# Eheim 2217 spray bar setup



## prestonyale (May 18, 2010)

I have 2 Eheim 2217's on my 55 and what I did was place the spray bars on the back wall facing toward the front of the aquarium angled up slightly for water agitation with the intakes on each corner of the tank with my heater in the middle of the 2 spraybars. 

Has worked beautiful for me  I have good water flow throughout the entire tank, the flow goes from the back to the front of the aquarium then swirls clockwise/counter clockwise in the middle and back again. About the fish, once you do this set-up they will have to get used to the currents in the tank, after they get used to it, no problem. My fish swim mid/Low tho... Once i get my blue flash cyps (Swim at the top of the tank) i'll let you know.

Look @ my current set-up pics for today on my profile and you will see how I placed my spraybars.


----------



## jerry1 (Oct 13, 2010)

You can put the spray bars on the sides, on the back, an inch or so below water and aimed in line with the water line, aimed straight down, aimed down at an angle, etc...

You can drill the holes a little bigger to reduce velocity out of the spraybars.

You can cut them in half and connect with 1/2" tubing so half can aim one way and the other half another way. 

You can put a valve inline with the output to reduce/control flow. 

Lots of options. You just need to figure out what is best for your setup.


----------



## AquariumNoob (Aug 18, 2010)

yea i think im going to add more holes or maybe make the existing ones a bit bigger.


----------



## daewoo59 (Aug 2, 2010)

*spray bar*

Try as seen in the picture.Mine 2217 working well for the past six months.


----------



## jrman83 (Nov 22, 2010)

That is the same kind of spray bar that came with my 2229 wet/dry and I hate it. I changed it to the same kind that are on the Pro 3 models.
http://www.fosterandsmithaquatics.com/product/prod_display.cfm?c=3578+4586+9606&pcatid=9606


----------



## AquariumNoob (Aug 18, 2010)

i was just thinking.. how about getting a 3' 6" or so spray bar to run o the back wall nd connect one hose to each side?? More holes for it to spray out of.. plus if its custom i can get a nice clear one or something. any idea as to where i may be able to get something like that done? if not i may cut a piece of tubing, disconnect the end caps, and connect the two spray bars with a tube in the middle.. o_0.


----------



## AquariumNoob (Aug 18, 2010)

hey is that intake/spray bar set any good jrman?


----------



## AquariumNoob (Aug 18, 2010)

so im gonna try widening the holes in one of the spray bars to see how it works. might try and add some holes even.


----------



## jrman83 (Nov 22, 2010)

AquariumNoob said:


> hey is that intake/spray bar set any good jrman?

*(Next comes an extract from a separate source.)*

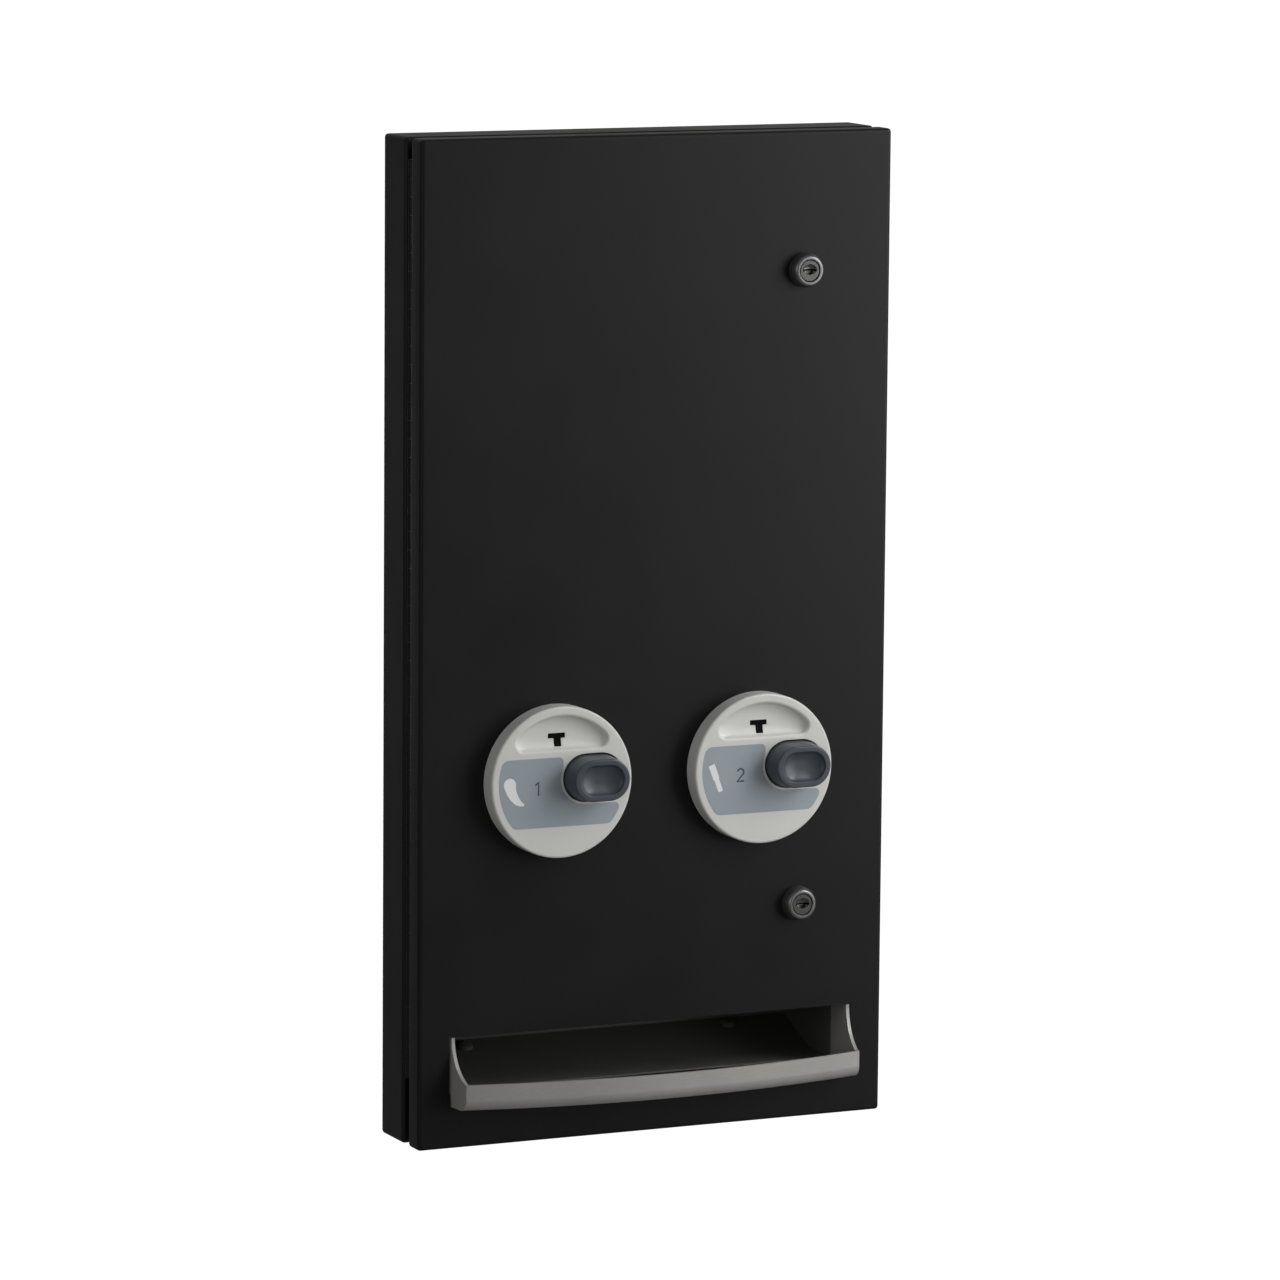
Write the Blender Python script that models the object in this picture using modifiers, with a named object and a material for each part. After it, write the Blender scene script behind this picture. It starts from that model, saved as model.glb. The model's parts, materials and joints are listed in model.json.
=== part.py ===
"""Tampon and pad dispenser: a recessed cabinet with a collar, a hinged door, two push dials and a tray.

Sizes are in metres. X runs to the right, Y into the wall and Z up. The wall's face is the plane y = 0,
and the origin is the centre of the wall opening.
"""

import math

import bmesh
import bpy
from mathutils import Matrix, Vector

# Overall sizes
DOOR_WIDTH = 0.3495
DOOR_HEIGHT = 0.6858
DOOR_DEPTH = 0.018
HINGE_GAP = 0.0094
COLLAR_DEPTH = 0.0379
RECESS_DEPTH = 0.0363

# Sheet metal and clearances
SHEET = 0.0012
BEND_RADIUS = 0.0025
FIT_GAP = 0.0003
HOLE_PLAY = 0.0004
CUT_OVERRUN = 0.004
UNION_LAP = 0.001
WELD_DISTANCE = 0.000001

# Cabinet: the tub in the wall opening and the collar round it
TUB_INSET = 0.0192
TUB_MOUTH_LAP = 0.0015
TUB_BEND_STEPS = 2
FIXING_HOLE_RADIUS = 0.003
FIXING_HOLE_SHARE = 0.70
FIXING_HOLE_DEPTH = 0.018

# Door
DOOR_FLANGE = 0.014
BEND_STEPS = 3

# Continuous hinge
HINGE_TOP_MARGIN = 0.0142
HINGE_BOTTOM_MARGIN = 0.0463
KNUCKLE_PITCH = 0.025
KNUCKLE_RADIUS = 0.0029
KNUCKLE_END_PLAY = 0.0003
LEAF_THICKNESS = 0.0012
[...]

I like it. It's the same spray bar that comes with the 2080 and 2075.


----------



## AquariumNoob (Aug 18, 2010)

i found a different cheaper solution.. i just took the spray bar out and made the existing holes bigger.. Dont even know the bit size.. just found one laying around that looked around the right size for the job.. so i drilled through the existing holes and extended em on both spray bars (tried one first in case i skrewed it up just to test and it seemed to work).. it lowered the pressure by a bit- not too much but enough, definately.. and i took the 2nd bar and lowered it a bit below the 2nd so that the current isnt too bad (instead of current from both of them, you pass through two seperate currents from different directions). still lots of flow though but we'll see what happens.


----------